Filming on Vocation: Doug Calisch [CS]

SYNOPSIS: Doctor Calisch delivers tons of insights into the life and development of an artist, a professor, and a campus leader. Watch the whole video for lots of little pieces of advice, and hear about the kind of exemplar who inspires him.


CS: What do you do here?

0:55 Dr. Calisch – So I’ve been at Wabash 32 years, teaching in my 32nd year, I’m in the art department. For about 15 of those years I’ve been the chair of the department, kind of a middle-level administrative position. The heart of the job is the teaching, this is Wabash College, teaching is a priority. I spend a majority of my time either in class or preparing for class. I teach 3D design, I teach sculpture, I teach ceramics, and I teach photography. Occasionally I teach a freshman tutorial or help with C&T, which is not here anymore, but I had a role there for a little while. The piece of being a teacher for me that is the most important is the roll of collaborator. I feel like my job as a teacher is to listen and to work with students on their ideas, so my role is to react to what they present as opposed to telling them what to present. So any give class I present or set up a scenario that pulls students to think creatively, that asks them to think a little bit outside their comfort zone or outside the norm.
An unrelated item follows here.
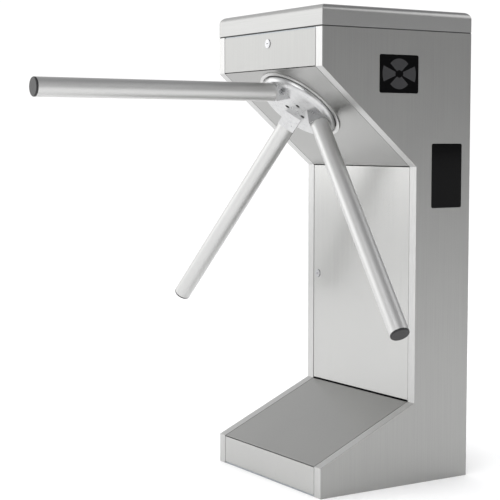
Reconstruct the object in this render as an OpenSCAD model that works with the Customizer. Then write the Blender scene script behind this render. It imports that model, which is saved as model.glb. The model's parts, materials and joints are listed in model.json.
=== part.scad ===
// Vertical tripod turnstile: C-shaped stainless cabinet, sloped hub, three arms.
// Origin: centre of the footprint on the floor. -Y faces the passage, +X is the entry side, +Z is up.

/* [Cabinet] */
// Width across the two side panels
cab_w = 390; // [340:5:480]
// Depth from the front of the head to the rear panel
cab_d = 380; // [365:5:460]
// Height with the lid on
cab_h = 980; // [900:5:1180]
// Thickness of the stainless sheet
sheet = 1.5; // [1.2:0.1:1.8]
// Width of the return flanges along the front of the side panels
flange_w = 22; // [16:1:28]
// Height of the upright front of the head, from the slope to the lid seam
head_front_h = 77; // [72:1:100]
// Depth of the recess between the head front and the door
recess_d = 237; // [225:1:260]
// Angle of the head's sloped underside from level
slope_deg = 40; // [38:1:42]
// Height of the upright front of the foot
foot_front_h = 62; // [40:1:90]
// Height at which the sloped top of the foot meets the door
foot_top_h = 170; // [140:1:180]
// Gap between neighbouring panels
panel_gap = 1.2; // [1:0.1:1.5]
// Width of the joggled edges that hold a panel behind the flanges
joggle_w = 18; // [14:1:22]

/* [Lid] */
// Height of the lid
lid_h = 44; // [40:1:60]
// Radius of the lid's top edges
lid_r = 14; // [8:1:18]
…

Then I work with those creative ideas with the students in order to shape projects, shape their final product, and I’ve done that for a long time, I like it. It’s a wonderful opportunity to get to know our student body and to see what they’ve got inside, kind of behind the scenes.

CS: How does the administrative work fit in with your life?
6:00 – Yes, it’s extra, but if you are doing it well I think it is an extension. A helpful extension of what you’re already doing. I take this approach of treating these different aspects in my life more holistically, so that they influence one another so something I may be doing in the studio will become a really good teaching lesson in the class, may key into some administrative decision that has to be made. We in the art department are in the process of thinking about restructuring our curriculum just a little bit and so I bring experiences from the classroom, from the studio, from what I know being a professional artist and try to come up with administrative decisions that are helped by those other roles.

CS: Any tips for art students in particular?

11:25 – For art majors, I think it’s really important that they’re willing to be risk takers

CS: Do you have any suggestions for students in general?
13:08 – Too many students come and think that school is just a four-year stop that helps them line up a high-paying job. They do curriculums that they are not particularly interested in because they think it’s the right curriculum to get that job. I tell students follow your passion, and maybe it’s a cliché, maybe that’s what people think all artists say, but I think the four years in college is really important for students to develop and understand who they are, what they like, what they don’t like, what they’re good at, what they’re not good at. All that information together will help inform them about what the next step is.